Sunny has a retro-futuristic look and feel with a darkly comedic tone that is offset by enigmatic characters who never become known to the audience. As someone who has spent some time editing a considerable amount of video footage I cannot help but wonder, did they not have time for reshoots? Did they make no attempts to reorganize the footage and reshape the story? So much of editing is watching and rewatching the footage, and I find it impossible to believe that this show made sense to those doing this.

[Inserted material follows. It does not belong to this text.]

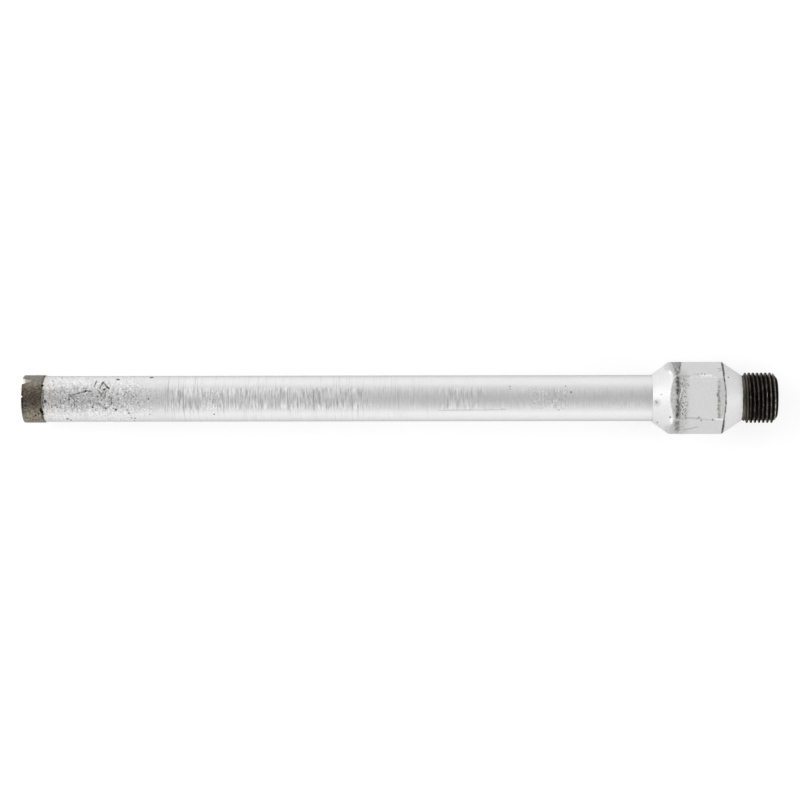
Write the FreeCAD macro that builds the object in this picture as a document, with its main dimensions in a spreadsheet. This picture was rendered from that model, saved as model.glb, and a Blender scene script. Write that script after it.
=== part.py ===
import FreeCAD, Part
import Sketcher
import os

# Diamond core bit, 20 mm, for wet drilling: a steel barrel with a sintered diamond ring
# at its tip and a hexagonal collar with a threaded nipple at its back end.
#
# Every piece is drawn on the bit's own axis, which is X, with the cutting tip at x = 0
# and the thread at the far end. At the end all pieces are tilted together, so that the
# bit lies the way it comes to rest on a bench: on the rim of its crown and on the lower
# flat of its collar. After that, +Z is up and z = 0 is the bench.

doc = FreeCAD.newDocument("core_bit")

# Driving dimensions, in millimetres and degrees

DIMENSIONS = [
    ("working_length", 300.0, "tip of the crown to the shoulder that the thread starts from"),
    ("crown_diameter", 20.0, "cutting diameter of the diamond ring"),
    ("crown_wall", 2.75, "thickness of the diamond ring"),
    ("crown_height", 9.0, "length of the diamond ring along the axis"),
    ("crown_bevel", 0.3, "broken outer edge of the cutting face"),
    ("notch_width", 3.6, "width of a water notch at the cutting face"),
    ("notch_depth", 4.5, "length of a water notch along the axis"),
    ("notch_angle", 47.5, "turn of the two notches about the axis, from straight up"),
    ("seam_thickness", 0.3, "silver solder between the crown and the barrel"),
    ("seam_stand_out", 0.25, "how far the solder stands proud of the barrel"),
    ("seam_run", 0.8, "length of barrel that the solder has run out over"),
    ("barrel_relief", 0.4, "how far the barrel stays back from the crown's outside, all round"),
    ("barrel_wall", 2.0, "wall of the steel barrel"),
    ("barrel_seat", 14.0, "length of barrel inside the collar"),
    ("solder_gap", 0.05, "gap all round between the collar's bore and what is soldered in it"),
    ("collar_length", 29.0, "lip of the collar to its back face"),
    ("collar_flats", 30.0, "width across the wrench flats"),
    ("collar_lip", 0.2, "wall of the collar at its lip"),
    ("lead_angle", 36.5, "slope of the collar's front cone, from the axis"),
    ("face_angle", 17.0, "slope of the chamfer on the collar's back face, from that face"),
    ("spigot_gap", 0.2, "gap between the barrel's end and the nipple's spigot, inside the collar"),
    ("shoulder_bevel", 0.25, "broken edge where the nipple's cone meets the collar"),
    ("cone_length", 8.4, "length of the nipple's cone"),
    ("cone_step", 0.15, "step all round from the cone's narrow end down to the neck"),
    ("neck_length", 1.0, "plain neck between the cone and the thread"),
    ("thread_diameter", 20.955, "outside diameter of the half-inch pipe thread"),
    ("thread_depth", 1.162, "depth of the thread, and so of the plain neck in front of it"),
    ("thread_length", 14.5, "shoulder to the back end of the nipple"),
    ("thread_run_in", 0.6, "length over which the thread comes up to its full height"),
    ("thread_chamfer", 1.9, "chamfer at the end of the thread"),
    ("water_bore", 12.0, "bore that feeds water through the nipple"),
    ("bore_bevel", 1.0, "bevel at the inner mouth of the water bore"),
]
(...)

Steven Soderbergh gave a speech in 2013 at the San Francisco Film Festival which at the time received a good deal of press. In part this is because it was critical of the film industry and called into question a number of commonplace practices. In rereading the speech the following felt apropos:
And sometimes when you get a really good artist and a compelling story, you can almost achieve that thing that’s impossible which is entering the consciousness of another human being – literally seeing the world the way they see it. Then, if you have a really good piece of art and a really good artist, you are altered in some way, and so the experience is transformative and in the minute you’re experiencing that piece of art, you’re not alone. You’re connected to the arts. So I feel like that can’t be too bad.
(you can read the full speech here – https://www.indiewire.com/news/general-news/read-the-full-transcript-of-steven-soderberghs-impassioned-state-of-cinema-address-from-the-san-francisco-film-festival-38993/
Which is feel is the message this show was trying to put forth. I think how the story was told simply got in the way, which is a shame.